Pero cuidar al cliente no es solo curar, es también acompañar en el viaje y hacerlo protegiendo su salud financiera. Para que esta protección sea real, la ley marca unas pautas. La normativa (MiFID II o la Ley de Crédito Inmobiliario) prescribe unas «dosis» mínimas de actualización que todo cliente tiene derecho a esperar: en el caso de MiFID II, se exigen 20 horas anuales para quien informa y 30 horas anuales para quien te asesora y en el caso de la Ley de Crédito Inmobiliario son 10 o 15 horas anuales el que informa o asesora sobre productos de crédito hipotecario.

La normativa marca el suelo, pero es el asesor el que puede decidir dónde poner el techo. Mientras que la formación continua es un mandato regulatorio, la excelencia es una elección personal y ahí es donde la profesionalidad se demuestra. Un ejemplo claro es la planificación de la jubilación. De poco sirve ser un experto en fondos de inversión si se desconoce cómo funciona el sistema público de pensiones. Una formación de calidad debe integrar conocimientos profundos sobre la Seguridad Social, porque solo entendiendo la pensión pública se puede calcular con precisión el ahorro privado necesario. Ese es el tipo de conocimiento práctico que transforma a un vendedor en un asesor imprescindible.

Hoy, el principal competidor de un asesor financiero no es el compañero de otra entidad, es la tecnología. Existen aplicaciones y robo-advisors capaces de crear carteras de inversión eficientes en segundos. Entonces, ¿qué nos queda? Nos queda lo único que una máquina no puede replicar: la personalización y la empatía. Pero cuidado: la empatía sin conocimiento es insuficiente. Un algoritmo se actualiza automáticamente cada noche; un profesional debe hacerlo y debe hacerlo voluntariamente y convencido. Si queremos aportar un valor real frente a la frialdad de una pantalla, la formación es nuestra principal baza.

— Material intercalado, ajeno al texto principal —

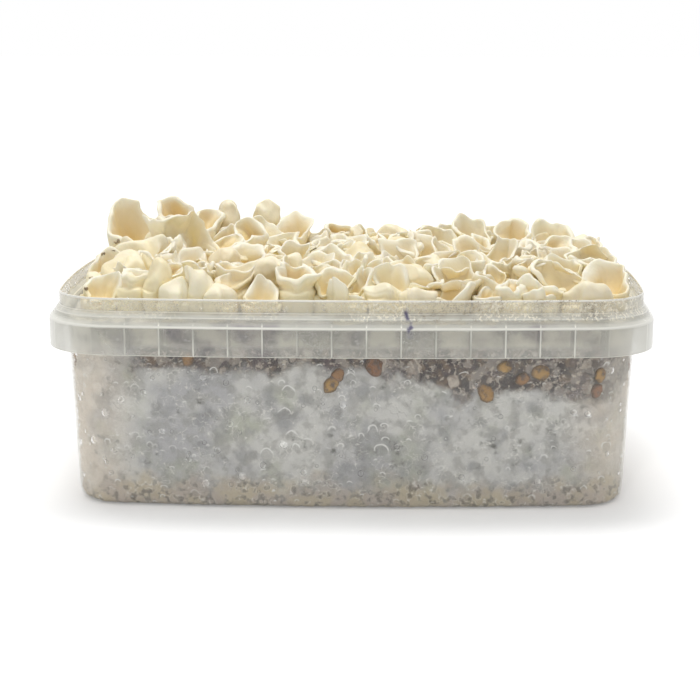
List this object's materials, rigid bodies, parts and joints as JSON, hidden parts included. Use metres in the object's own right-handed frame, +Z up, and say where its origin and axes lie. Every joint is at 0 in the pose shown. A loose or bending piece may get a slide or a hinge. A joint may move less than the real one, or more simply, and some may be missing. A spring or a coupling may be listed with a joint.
{
  "type": "mushroom grow kit",
  "caption": "Milky plastic food tub filled with grown-together grain, topped by packed, ruffled cream mushroom caps with a taller clump at one corner.",
  "frame": {"origin": "middle of the tub's base, on the surface it stands on", "axes": "+X along the tub's length, +Y away from the pictured front, +Z up"},
  "size_m": [0.187, 0.1352, 0.0852],
  "materials": {
    "tub": "milky see-through polypropylene, smooth and slightly glossy",
    "substrate": "grain and crumbs bound by white mycelium, matt",
    "mushroom": "soft cream flesh, smooth and matt"
  },
  "bodies": {
    "root": {"tub": "tub", "substrate": "substrate", "fruit_01": "mushroom", "fruit_02": "mushroom", "fruit_03": "mushroom", "fruit_04": "mushroom", "fruit_05": "mushroom", "fruit_06": "mushroom", "fruit_07": "mushroom", "fruit_08": "mushroom", "fruit_09": "mushroom", "fruit_10": "mushroom", "fruit_11": "mushroom", "fruit_12": "mushroom", "fruit_13": "mushroom", "fruit_14": "mushroom", "fruit_15": "mushroom", "fruit_16": "mushroom", "fruit_17": "mushroom", "fruit_18": "mushroom", "fruit_19": "mushroom", "fruit_20": "mushroom", "fruit_21": "mushroom", "fruit_22": "mushroom", "fruit_23": "mushroom", "fruit_24": "mushroom", "fruit_25": "mushroom", "fruit_26": "mushroom", "fruit_27": "mushroom", "fruit_28": "mushroom", "fruit_29": "mushroom", "fruit_30": "mushroom", "fruit_31": "mushroom", "fruit_32": "mushroom", "fruit_33": "mushroom", "fruit_34": "mushroom", "fruit_35": "mushroom", "fruit_36": "mushroom", "fruit_37": "mushroom", "fruit_38": "mushroom", "fruit_39": "mushroom", "fruit_40": "mushroom", "fruit_41": "mushroom", "fruit_42": "mushroom", "fruit_43": "mushroom", "fruit_44": "mushroom", "fruit_45": "mushroom", "fruit_46": "mushroom", "fruit_47": "mushroom", "fruit_48": "mushroom", "fruit_49": "mushroom", "fruit_50": "mushroom", "fruit_51": "mushroom"}
  },
  "joints": []
}
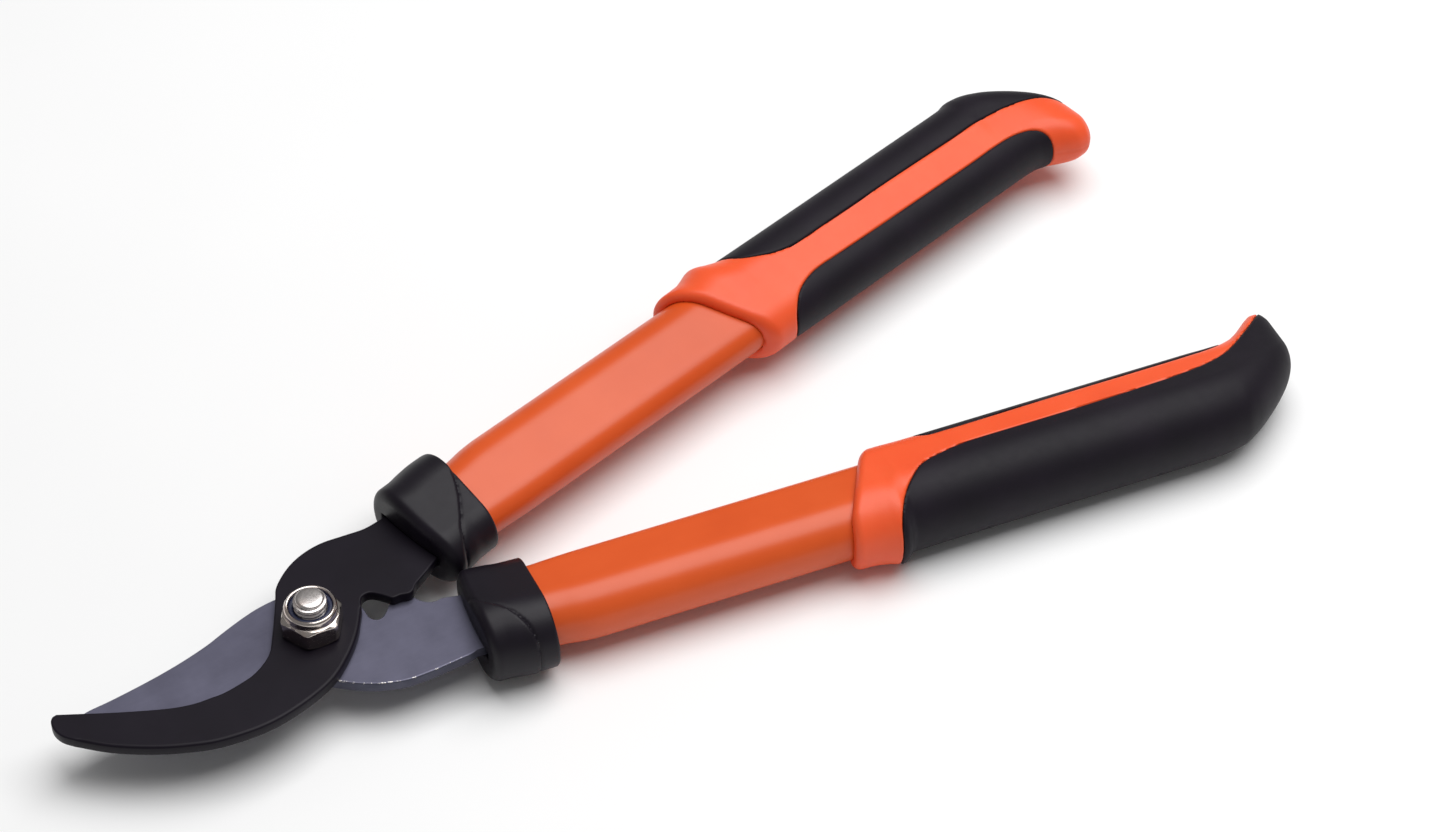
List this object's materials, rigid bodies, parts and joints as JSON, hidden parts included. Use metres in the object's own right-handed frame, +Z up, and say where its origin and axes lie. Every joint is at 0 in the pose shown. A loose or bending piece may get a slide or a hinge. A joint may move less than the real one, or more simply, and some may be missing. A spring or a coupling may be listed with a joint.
{
  "type": "bypass lopper",
  "caption": "Short two-handed bypass lopper: a curved blade slides past a hooked jaw on one bolt and lock nut; oval tube handles with soft two-part grips.",
  "frame": {"origin": "centre of the bolt head's flat underside, on the pivot axis", "axes": "+X along the middle of the two closed handles, away from the jaws; +Y towards the hook jaw's handle; +Z up the pivot axis towards the nut"},
  "size_m": [0.4031, 0.1722, 0.0331],
  "materials": {
    "blade_steel": "fine ground, blue grey, lightly worn",
    "black_coated_steel": "satin black baked coating",
    "zinc_steel": "bright zinc plate",
    "nylon_blue": "smooth dark blue nylon",
    "grey_nylon": "plain moulded, hidden",
    "rivet_steel": "plain, hidden",
    "orange_paint": "glossy orange powder coat",
    "black_plastic": "satin moulded",
    "orange_plastic": "semi-gloss moulded",
    "black_rubber": "soft, fine matt texture"
  },
  "bodies": {
    "hook_half": {"hook_jaw": "black_coated_steel", "pivot_bolt": "zinc_steel", "head_washer": "zinc_steel", "pivot_nut": "zinc_steel", "nut_insert": "nylon_blue", "upper_tang_plug": "grey_nylon", "upper_rivets": "rivet_steel", "upper_tube": "orange_paint", "upper_ferrule": "black_plastic", "upper_grip_core": "orange_plastic", "upper_outer_pad": "black_rubber", "upper_inner_pad": "black_rubber"},
    "blade_half": {"cutting_blade": "blade_steel", "lower_tang_plug": "grey_nylon", "lower_rivets": "rivet_steel", "lower_tube": "orange_paint", "lower_ferrule": "black_plastic", "lower_grip_core": "orange_plastic", "lower_outer_pad": "black_rubber", "lower_inner_pad": "black_rubber"}
  },
  "joints": [
    {"name": "jaw_pivot", "type": "hinge", "parent": "hook_half", "child": "blade_half", "pos_m": [0, 0, 0.012], "axis": [0, 0, -1], "range_deg": [0, 60]}
  ]
}
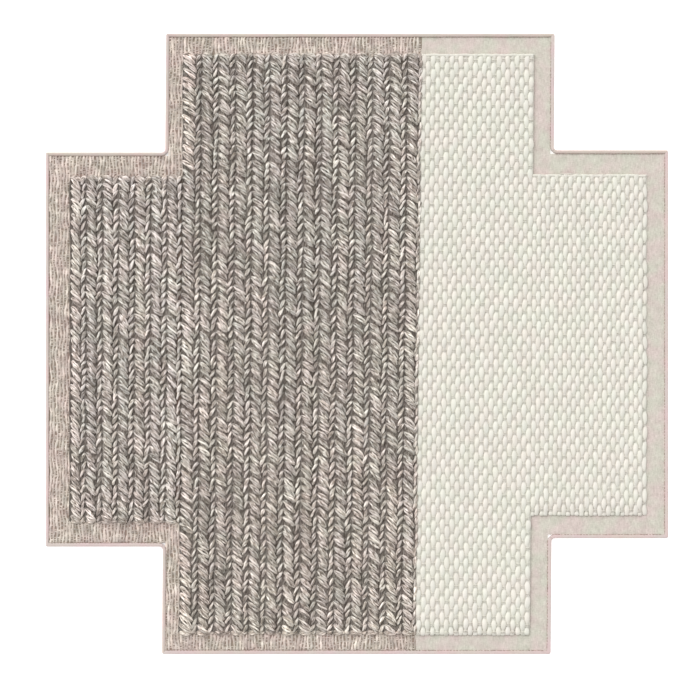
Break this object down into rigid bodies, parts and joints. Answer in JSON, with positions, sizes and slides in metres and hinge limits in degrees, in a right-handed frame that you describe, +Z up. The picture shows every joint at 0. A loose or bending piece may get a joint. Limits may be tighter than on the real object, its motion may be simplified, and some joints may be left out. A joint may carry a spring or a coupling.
{
  "type": "area rug",
  "caption": "Floor rug with a stepped cross outline: chunky grey wool braids beside a cream field of thick woven cords, on a ground cloth bound with narrow tape.",
  "frame": {"origin": "on the floor, in the middle of the rug's bounding box", "axes": "+Z up from the floor, +Y along the braids towards the upper arm, +X from the grey braided side towards the cream side"},
  "size_m": [1.704, 1.698, 0.0218],
  "materials": {
    "ribbed_ground": "coarse ribbed oatmeal weave, matt",
    "smooth_ground": "fine flat cream weave, matt",
    "binding_tape": "pinkish cotton tape with a brown stitch line",
    "grey_braid": "felted melange wool in grey and taupe, matt and fuzzy",
    "cream_cord": "thick cream wool, matt and soft"
  },
  "bodies": {
    "root": {"ground_panel_ribbed": "ribbed_ground", "ground_panel_smooth": "smooth_ground", "binding_lower_arm_end": "binding_tape", "binding_lower_arm_right": "binding_tape", "binding_right_notch_lower": "binding_tape", "binding_right_side": "binding_tape", "binding_right_notch_upper": "binding_tape", "binding_upper_arm_right": "binding_tape", "binding_upper_arm_end": "binding_tape", "binding_upper_arm_left": "binding_tape", "binding_left_notch_upper": "binding_tape", "binding_left_side": "binding_tape", "binding_left_notch_lower": "binding_tape", "binding_lower_arm_left": "binding_tape", "braid_00": "grey_braid", "braid_01": "grey_braid", "braid_02": "grey_braid", "braid_03": "grey_braid", "braid_04": "grey_braid", "braid_05": "grey_braid", "braid_06": "grey_braid", "braid_07": "grey_braid", "braid_08": "grey_braid", "braid_09": "grey_braid", "braid_10": "grey_braid", "braid_11": "grey_braid", "braid_12": "grey_braid", "braid_13": "grey_braid", "braid_14": "grey_braid", "braid_15": "grey_braid", "braid_16": "grey_braid", "braid_17": "grey_braid", "braid_18": "grey_braid", "braid_19": "grey_braid", "braid_20": "grey_braid", "braid_21": "grey_braid", "arm_cords_01": "cream_cord", "arm_cords_02": "cream_cord", "arm_cords_03": "cream_cord", "arm_cords_04": "cream_cord", "arm_cords_05": "cream_cord", "arm_cords_06": "cream_cord", "arm_cords_07": "cream_cord", "arm_cords_08": "cream_cord", "shoulder_cords_01": "cream_cord", "shoulder_cords_02": "cream_cord", "shoulder_cords_03": "cream_cord", "shoulder_cords_04": "cream_cord", "shoulder_cords_05": "cream_cord", "shoulder_cords_06": "cream_cord", "shoulder_cords_07": "cream_cord", "shoulder_cords_08": "cream_cord", "shoulder_cords_09": "cream_cord", "shoulder_cords_10": "cream_cord", "shoulder_cords_11": "cream_cord", "shoulder_cords_12": "cream_cord", "shoulder_cords_13": "cream_cord"}
  },
  "joints": []
}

El cliente acude a un asesor porque una aplicación no entiende de miedos, de herencias familiares complicadas o de cambios vitales inesperados. Pero para dar respuesta a esa complejidad humana, necesitamos una «caja de herramientas» intelectual mucho más sofisticada que la de un software. Formarse en centros como Escuela FEF, la escuela del Instituto Español de Analistas, garantiza que nuestra herramienta es la calidad.

Por eso, creo que es fundamental ir más allá de «cumplir el trámite» y que no hay que formase solo porque la ley lo marca, sino que hay que hacerlo para ofrecer respuestas cualificadas a los nuevos retos, para diferenciarte de la automatización y para cuidar la salud de los clientes, que, aunque sea “solo financiera” es también vital.